━━━ SUPPLIED DATA

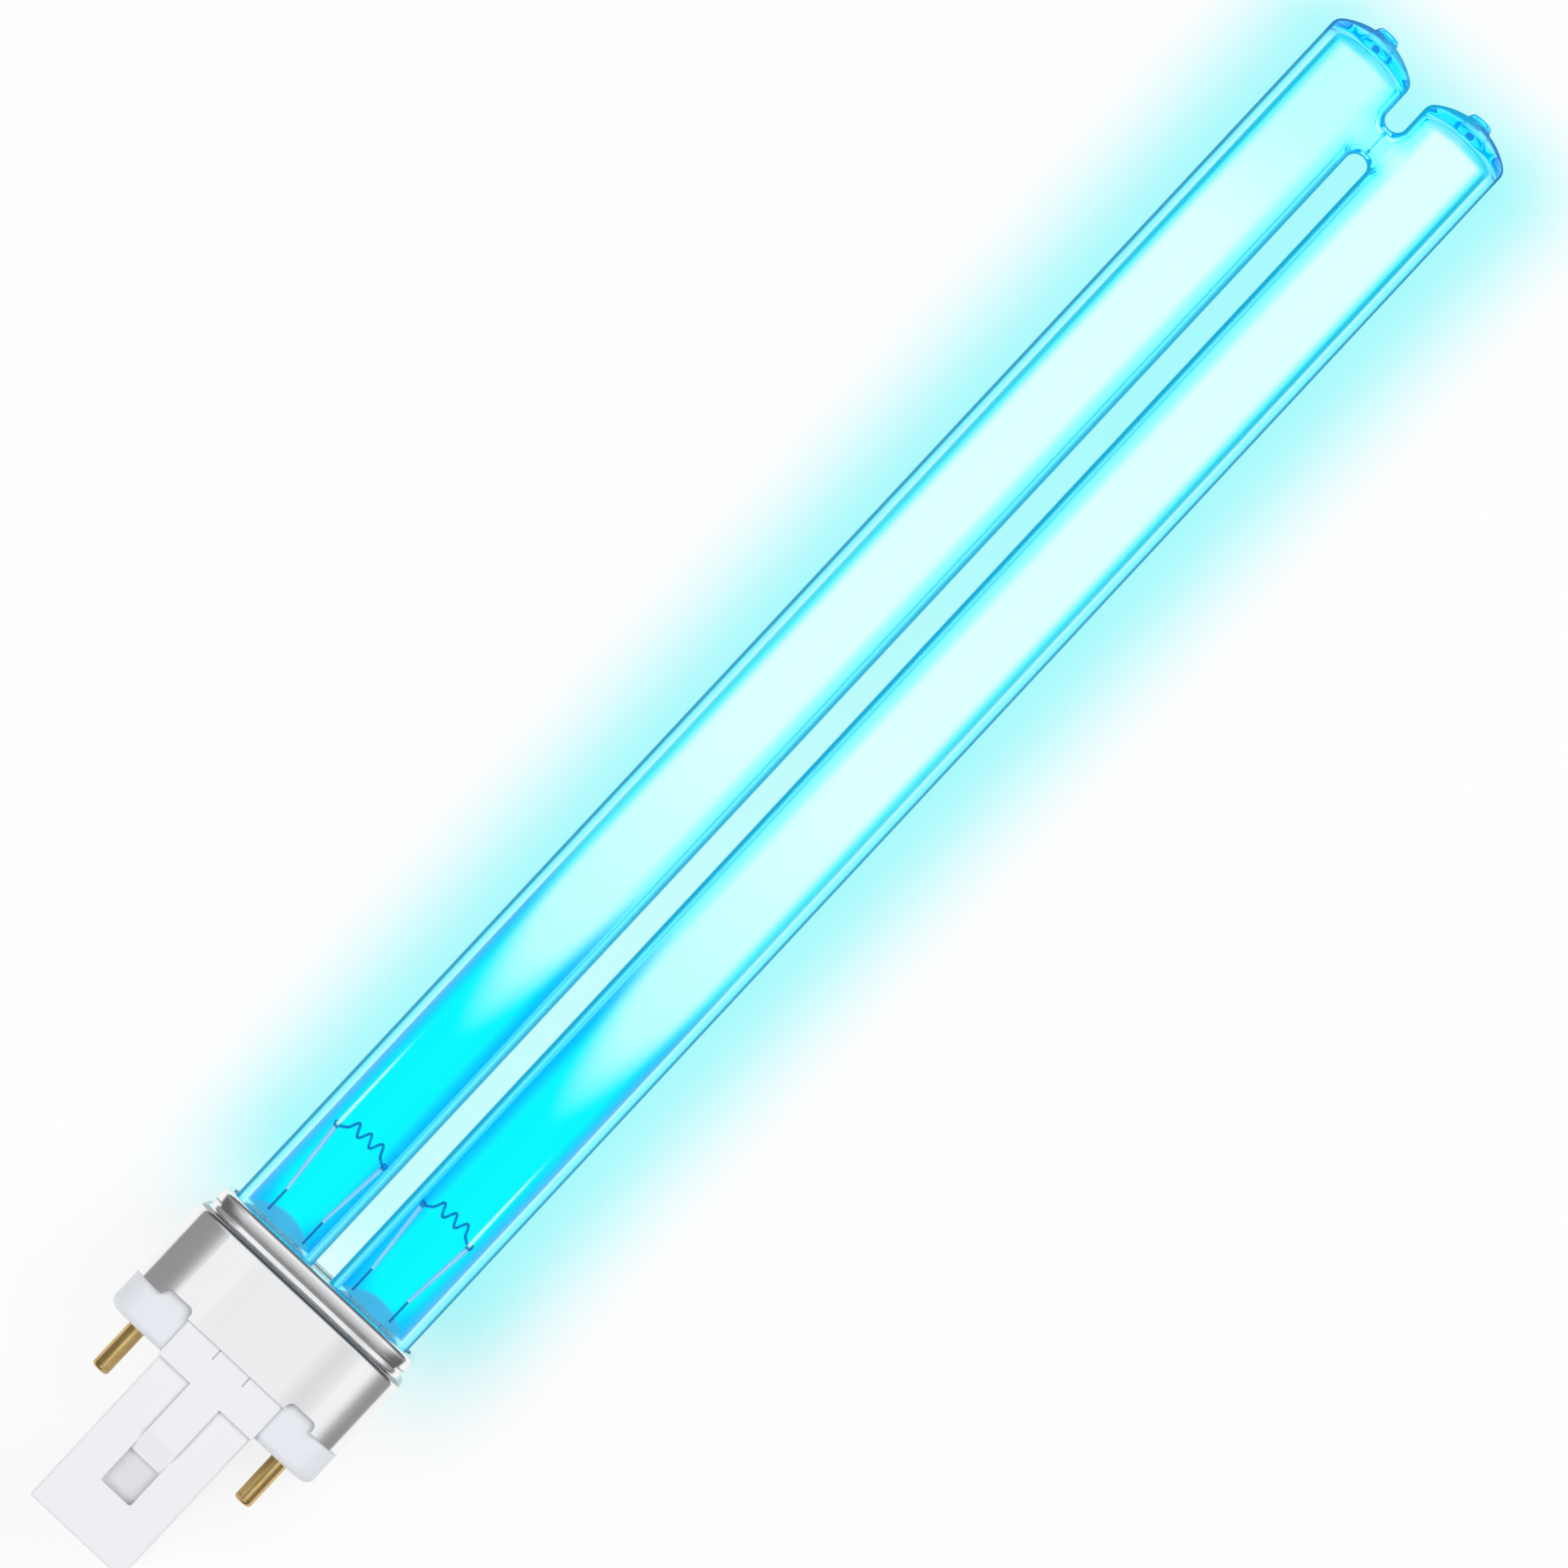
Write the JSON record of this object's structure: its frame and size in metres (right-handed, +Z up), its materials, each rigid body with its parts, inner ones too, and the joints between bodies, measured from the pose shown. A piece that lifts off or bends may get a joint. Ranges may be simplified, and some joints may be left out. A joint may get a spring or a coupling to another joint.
{
  "type": "uvc germicidal lamp tube",
  "caption": "Ultraviolet germicidal lamp: two closed glass tubes joined by a bridge near their tips, on a metal and plastic push-in cap with two contact pins and a central post.",
  "frame": {"origin": "midway between the two contact pins, on the seating plane of the cap", "axes": "+Y along the lamp from the cap towards the closed tips, X from the left tube to the right one, +Z up through the thickness; the lamp lies on the flat back of its cap"},
  "size_m": [0.0318, 0.2361, 0.0186],
  "materials": {
    "quartz_glass": "clear, fire polished",
    "stem_glass": "clear, pressed",
    "cap_metal": "drawn, satin bright",
    "base_plastic": "smooth moulded, white",
    "cement": "cast, fine grained",
    "pin_brass": "turned, bright",
    "support_metal": "drawn nickel",
    "lead_metal": "drawn, dull",
    "filament_metal": "coated tungsten",
    "starter_glass": "blown",
    "capacitor_coat": "dipped",
    "sleeve_metal": "crimped",
    "tinned_wire": "tinned"
  },
  "bodies": {
    "root": {"glass_envelope": "quartz_glass", "cap_shell": "cap_metal", "base_body": "base_plastic", "potting_cement": "cement", "starter_bulb": "starter_glass", "suppressor_capacitor": "capacitor_coat", "stem_left": "stem_glass", "filament_left": "filament_metal", "support_outer_left": "support_metal", "support_inner_left": "support_metal", "lead_outer_left": "lead_metal", "lead_inner_left": "lead_metal", "contact_pin_left": "pin_brass", "joining_sleeve_left": "sleeve_metal", "starter_wire_left": "tinned_wire", "capacitor_wire_left": "tinned_wire", "stem_right": "stem_glass", "filament_right": "filament_metal", "support_outer_right": "support_metal", "support_inner_right": "support_metal", "lead_outer_right": "lead_metal", "lead_inner_right": "lead_metal", "contact_pin_right": "pin_brass", "joining_sleeve_right": "sleeve_metal", "starter_wire_right": "tinned_wire", "capacitor_wire_right": "tinned_wire"}
  },
  "joints": []
}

━━━━━━

§ WHAT THE EXERCISE ASKS:
Copy out the whole listing exactly.

§ REPLY:
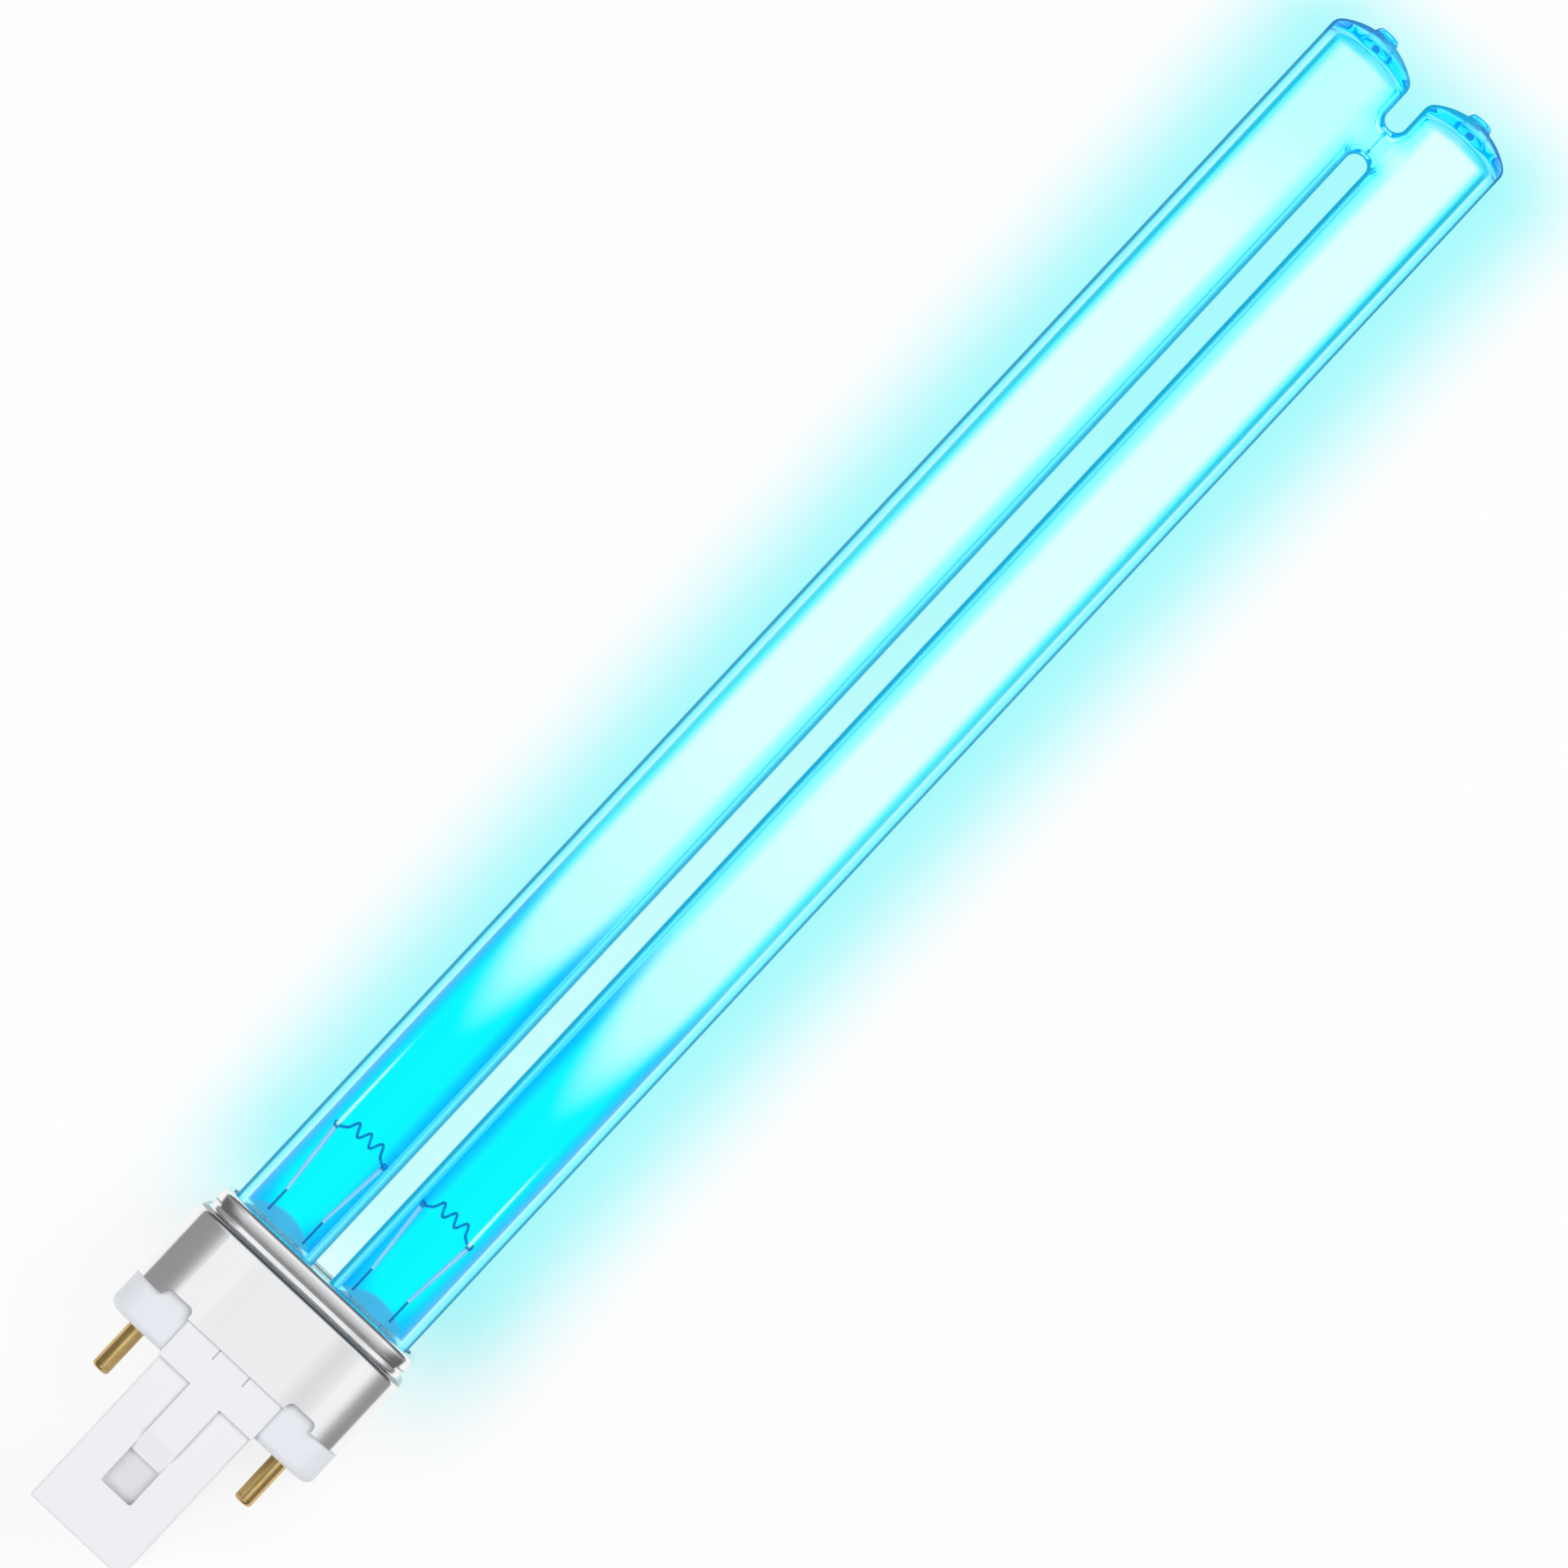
Write the JSON record of this object's structure: its frame and size in metres (right-handed, +Z up), its materials, each rigid body with its parts, inner ones too, and the joints between bodies, measured from the pose shown. A piece that lifts off or bends may get a joint. Ranges may be simplified, and some joints may be left out. A joint may get a spring or a coupling to another joint.
{
  "type": "uvc germicidal lamp tube",
  "caption": "Ultraviolet germicidal lamp: two closed glass tubes joined by a bridge near their tips, on a metal and plastic push-in cap with two contact pins and a central post.",
  "frame": {"origin": "midway between the two contact pins, on the seating plane of the cap", "axes": "+Y along the lamp from the cap towards the closed tips, X from the left tube to the right one, +Z up through the thickness; the lamp lies on the flat back of its cap"},
  "size_m": [0.0318, 0.2361, 0.0186],
  "materials": {
    "quartz_glass": "clear, fire polished",
    "stem_glass": "clear, pressed",
    "cap_metal": "drawn, satin bright",
    "base_plastic": "smooth moulded, white",
    "cement": "cast, fine grained",
    "pin_brass": "turned, bright",
    "support_metal": "drawn nickel",
    "lead_metal": "drawn, dull",
    "filament_metal": "coated tungsten",
    "starter_glass": "blown",
    "capacitor_coat": "dipped",
    "sleeve_metal": "crimped",
    "tinned_wire": "tinned"
  },
  "bodies": {
    "root": {"glass_envelope": "quartz_glass", "cap_shell": "cap_metal", "base_body": "base_plastic", "potting_cement": "cement", "starter_bulb": "starter_glass", "suppressor_capacitor": "capacitor_coat", "stem_left": "stem_glass", "filament_left": "filament_metal", "support_outer_left": "support_metal", "support_inner_left": "support_metal", "lead_outer_left": "lead_metal", "lead_inner_left": "lead_metal", "contact_pin_left": "pin_brass", "joining_sleeve_left": "sleeve_metal", "starter_wire_left": "tinned_wire", "capacitor_wire_left": "tinned_wire", "stem_right": "stem_glass", "filament_right": "filament_metal", "support_outer_right": "support_metal", "support_inner_right": "support_metal", "lead_outer_right": "lead_metal", "lead_inner_right": "lead_metal", "contact_pin_right": "pin_brass", "joining_sleeve_right": "sleeve_metal", "starter_wire_right": "tinned_wire", "capacitor_wire_right": "tinned_wire"}
  },
  "joints": []
}